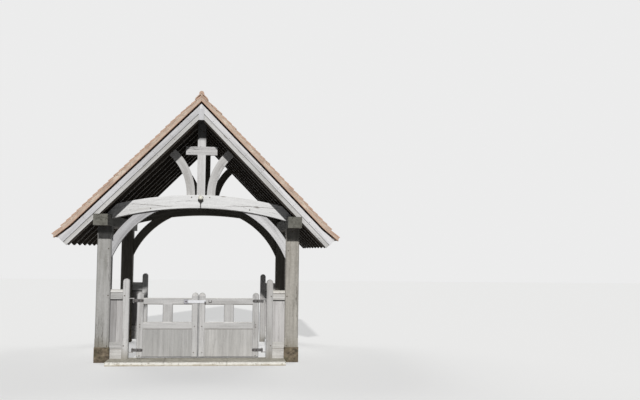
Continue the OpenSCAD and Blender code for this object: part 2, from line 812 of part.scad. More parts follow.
padstones();
main_post(-1, -1);  // post_front_left
main_post(1, -1);  // post_front_right
main_post(-1, 1);  // post_rear_left
main_post(1, 1);  // post_rear_right
wall_plate(-1);  // wall_plate_left
wall_plate(1);  // wall_plate_right
tie_beam(-1);  // tie_beam_front
tie_beam(1);  // tie_beam_rear
arch_braces(-1);  // arch_braces_front
arch_braces(1);  // arch_braces_rear
king_post(-1);  // king_post_front
king_post(1);  // king_post_rear
cross_arm();
king_struts(-1);  // king_struts_front
king_struts(1);  // king_struts_rear
principal_rafters();
common_rafters();
ridge_board();
roof_boards(-1);  // roof_boards_left
roof_boards(1);  // roof_boards_right
battens();
bargeboard(-1, -1);  // bargeboard_front_left
bargeboard(1, -1);  // bargeboard_front_right
bargeboard(-1, 1);  // bargeboard_rear_left
bargeboard(1, 1);  // bargeboard_rear_right
barge_covers();
barge_keys();
tiles(-1);  // tiles_left
tiles(1);  // tiles_right
ridge_tiles();
screen_posts();
screen_rails();
screen_boards();
threshold();
step_nosing();
gate_frame(-1);  // gate_frame_left
gate_frame(1);  // gate_frame_right
gate_boards(-1);  // gate_boards_left
gate_boards(1);  // gate_boards_right
gate_irons(-1);  // gate_irons_left
gate_irons(1);  // gate_irons_right
hinge_hooks();
latch_bar();
lamp();
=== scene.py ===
"""Timber lychgate: surfaces and finishes round the fixed frame, in metres."""
import math

import bpy
import numpy as np
from mathutils import Matrix, Vector


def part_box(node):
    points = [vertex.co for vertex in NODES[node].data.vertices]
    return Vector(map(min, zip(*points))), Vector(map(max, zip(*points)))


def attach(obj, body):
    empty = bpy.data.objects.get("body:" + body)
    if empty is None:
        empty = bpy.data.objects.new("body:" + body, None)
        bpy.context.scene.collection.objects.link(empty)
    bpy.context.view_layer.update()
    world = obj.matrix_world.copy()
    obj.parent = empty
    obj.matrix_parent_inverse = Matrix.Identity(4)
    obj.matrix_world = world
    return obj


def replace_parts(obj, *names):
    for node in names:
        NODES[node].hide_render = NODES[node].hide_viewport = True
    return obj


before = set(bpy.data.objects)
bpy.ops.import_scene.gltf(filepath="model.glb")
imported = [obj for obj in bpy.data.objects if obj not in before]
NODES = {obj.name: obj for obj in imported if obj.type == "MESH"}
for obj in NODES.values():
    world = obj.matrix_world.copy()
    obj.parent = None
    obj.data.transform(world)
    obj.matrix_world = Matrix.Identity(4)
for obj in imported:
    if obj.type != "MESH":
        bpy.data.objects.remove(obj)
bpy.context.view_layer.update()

# Roof, taken over from the frame; heights of the tiling are square to the slope
PITCH = math.radians(45.4)
FLARE = math.radians(39.0)
SLOPE = np.array([math.cos(PITCH), math.sin(PITCH)])
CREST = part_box("bargeboard_front_left")[1].z
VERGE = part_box("tiles_right")[1].y
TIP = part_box("tiles_right")[1].x
FLARE_X = 1.766
GAUGE = 0.1
TILE_LENGTH, TILE_THICK, TILES_ACROSS = 0.165, 0.012, 22
TILE_HEAD, TILE_STEP, BED_LOW = 0.088, 0.014, 0.025
TILE_SWELL, THIN_COURSES = 0.02, 3
LAST_TAIL = (TIP - (TILE_STEP + TILE_SWELL) * SLOPE[1]) / SLOPE[0]

# Trusses, posts and gates, taken over from the frame
TIE_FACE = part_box("tie_beam_front")[0].y
TRUSS = (TIE_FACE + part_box("tie_beam_front")[1].y) / 2
TIE_LOW, TIE_RADIUS = 2.256, 4.8
ARCH_Z, ARCH_RADIUS = 0.975, 1.45
STRUT_X, STRUT_Z, STRUT_RADIUS = 1.006, 2.448, 0.857
LEAF_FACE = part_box("gate_frame_left")[0].y
POST_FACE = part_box("post_front_left")[0].y
LATCH_X, LATCH_Z, LATCH_FACE = -0.182, 0.878, -1.3187

SIDES = ((-1, "left"), (1, "right"))
ENDS = ((-1, "front"), (1, "rear"))
# Outward from the front faces, and a limit that lies past every piece
OUTWARD = (0, -1, 0)
FAR = 9.0


def put(name, data):
    """An object for the data, linked into the scene."""
    made = bpy.data.objects.new(name, data)
    bpy.context.scene.collection.objects.link(made)
    return made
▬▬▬
## [Written problem]
Give back exactly the lines running from the line that contains "step_nosing();" through the line that contains "points = [vertex.co", and nothing outside them.

## [Right answer]
step_nosing();
gate_frame(-1);  // gate_frame_left
gate_frame(1);  // gate_frame_right
gate_boards(-1);  // gate_boards_left
gate_boards(1);  // gate_boards_right
gate_irons(-1);  // gate_irons_left
gate_irons(1);  // gate_irons_right
hinge_hooks();
latch_bar();
lamp();
=== scene.py ===
"""Timber lychgate: surfaces and finishes round the fixed frame, in metres."""
import math

import bpy
import numpy as np
from mathutils import Matrix, Vector


def part_box(node):
    points = [vertex.co for vertex in NODES[node].data.vertices]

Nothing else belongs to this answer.